Pinkerton immediately placed the advertisement in the Chicago evening newspaper. “
On the 12th I received a personal call over the telephone that Robert Ray wanted to see me,” Pinkerton recounted. “I knew nobody of that name, but on going to the telephone somebody with a very pronounced English accent asked if that was William Pinkerton. I said yes. ‘Mr. William Pinkerton,’ he repeated again. I told him yes. He said, ‘This is the gentleman from London.’ I then replied that I knew who he was … I asked where he was and he said nearly opposite our office. I told him why not walk over, come in and ask for me personally, and there would be nobody pay any attention as no one would know him. He said he would do so.”
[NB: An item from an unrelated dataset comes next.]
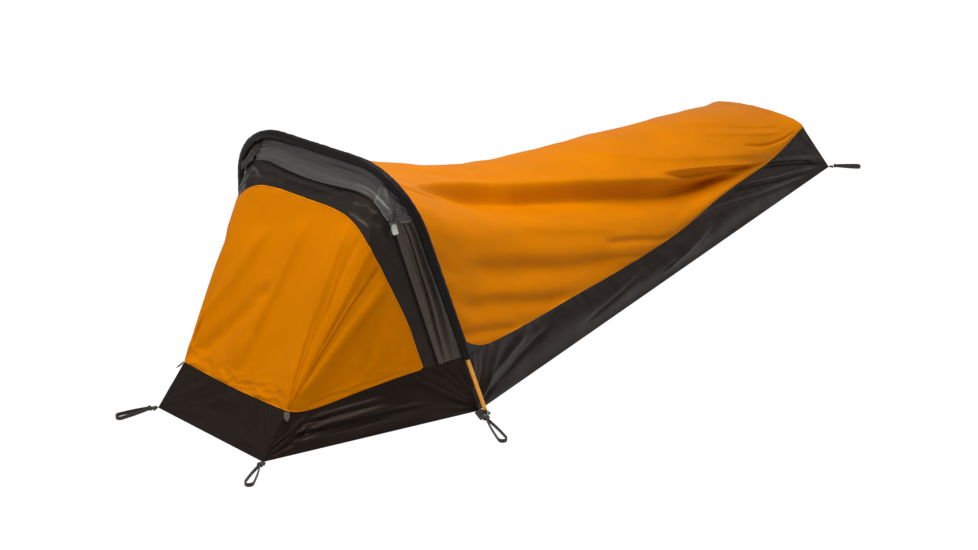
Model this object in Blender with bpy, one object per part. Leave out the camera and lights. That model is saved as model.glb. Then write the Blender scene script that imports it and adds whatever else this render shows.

If Worth’s approach was cautious in the extreme, Pinkerton was also taking no chances. He at once dispatched detectives to positions “where they could see the man when he came in and when he went out.”


I wanted him spotted to as many people in the office as possible so in case in the future they might see him that they would know him again. In a few minutes Robert Ray was announced …”

They knew one another’s business intimately, but William Pinkerton had not seen Adam Worth for nearly two decades. The two old adversaries shook hands slowly as, with a practiced eye, the detective appraised the remarkable figure who now stood in his office.